Investors who have taxable accounts should look at their portfolio every December and see if there are any capital losses that might be realized. Selling your losers or booking tax losses now can help you offset the future tax liability created when you sell an investment at a gain. Investors in high federal and state tax brackets should try and offset short term gains if possible. Short Term capital gains are taxed at an investor’s ordinary income tax bracket which can be as high as 35%. Long term gains on the other hand enjoy the benefit of being taxed at a 15% tax rate. Typically short term gains and losses are netted against one another and the same thing for long term gains and losses. After the initial netting of short and long term losses the two are than netted against one another which will leave you a short term or long term gain or loss. Again it is beneficial to try and end up with a long term gain rather than short term gain due to the disparity (up to 20%) of the tax rates on short and long term gains. If you end up with a loss, either short or long term, $3,000 of that loss can be used to offset ordinary income. A $3,000 loss will save you approximately $840 in taxes assuming you are in the 28% bracket.

Share Identification

Tax loss harvesting might also be used for an investment that has different tax basis or lots. Individuals might have purchased securities at different times and depending on the price may have a gain in one or a loss in the other. In situations like this you can use a method called lot identification or “versus purchase”. Typically, this is done by telling your financial advisor or broker that you would like to sell a specific tax lot rather than the usual accounting method of average cost. Your trade confirmation should show that the shares were sold versus the specific lot you had purchased on a certain date.

Wash Sale Rule

Make sure your tax-loss selling conforms with IRS guidelines known as the “Wash Sale Rule” which will disallow a loss deduction when you recover your market position in a security within a short time before or after the sale. Under the Wash-Sale Rule, a loss deduction will be disallowed if within 30 days of the sale you buy substantially identical securities or a put or call option on such securities. The actual wash-sale period is 30 days before to 30 days after the date of the sale (61-day period). The end of a taxable year during the 61-day period still applies the wash-sale rule, and the loss will be denied. For example, selling a security on December 25th of 2004 and re-purchasing the same identical security on January 4, of 2005 will disallow a loss.

Carry Forwards

Assess your gains and losses. Individuals should look at Schedule D of their tax return in order to determine if they have any carry forwards that could offset any potential capital gains distributions or sales that might create a gain. Individuals who have a loss carry forward should still harvest any losses if possible. These losses may offset any future gains that are made in the stock market o real estate as well.

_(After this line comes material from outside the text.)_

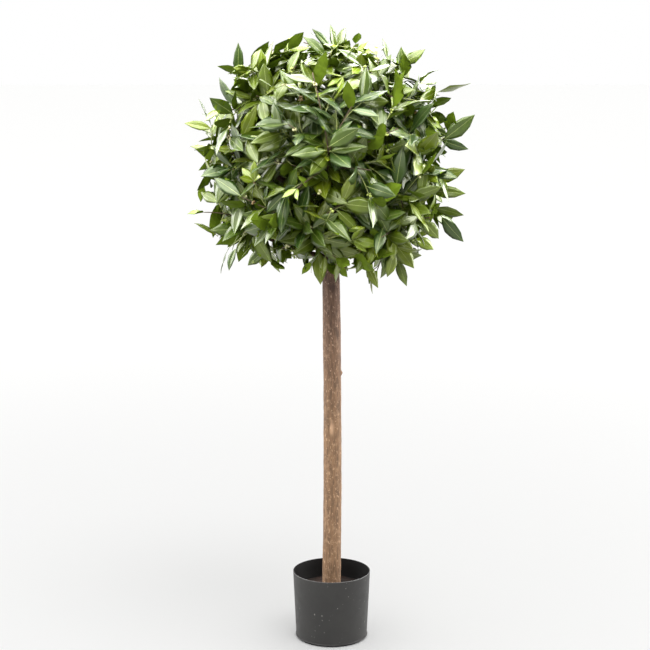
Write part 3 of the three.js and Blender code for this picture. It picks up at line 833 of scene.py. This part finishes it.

Year End Capital Gains Distributions

Mutual fund investors need to be careful when purchasing funds at the end of the year. Mutual funds by law are a “pass through entity”, which means the tax liabilities they incur from investments pass through the fund and on to the shareholder. Funds must pay shareholders 98 percent of the dividends and capital gains. Make sure you check the fund company’s estimates of dividends, short term-gains, and long-term gains before you buy them at year end in a taxable account.

Gift Appreciated Assets

Thanks to President Bush, it is more appealing than ever to gift appreciated assets. Giving highly appreciated assets to someone in a lower tax bracket or charity can effectively reduce or eliminate taxes entirely and remove the asset from your estate. Due to the new tax laws, if you gift a highly appreciated security to an individual in the 10% or 15% bracket they will only pay 5% capital gains taxes on the appreciation. Under current tax laws if the donee (the recipient of the donation) keeps the asset until 2008 and is still in the 10% or 15% tax bracket there will be no taxes due. The one issue you want to make sure of when gifting to children is the Kiddie Tax rule. The last tax Act increased the age to 18 from 14 for children when qualifying for the Kiddie Tax. Make sure you check with your accountant or CPA when gifting stock to children so that you do not run afoul of the Kiddie Tax laws.

Summary

One of the biggest drags on investment performance is taxes. For taxable investors, proper year end tax planning will allow you to keep more of your investment return and pay less to the government. Tax loss harvesting has become easier due to the increased number exchange traded funds (ETFs). It is now much easier to maintain the integrity of your investment portfolio by using ETFs for the proceeds of trades made to book tax losses.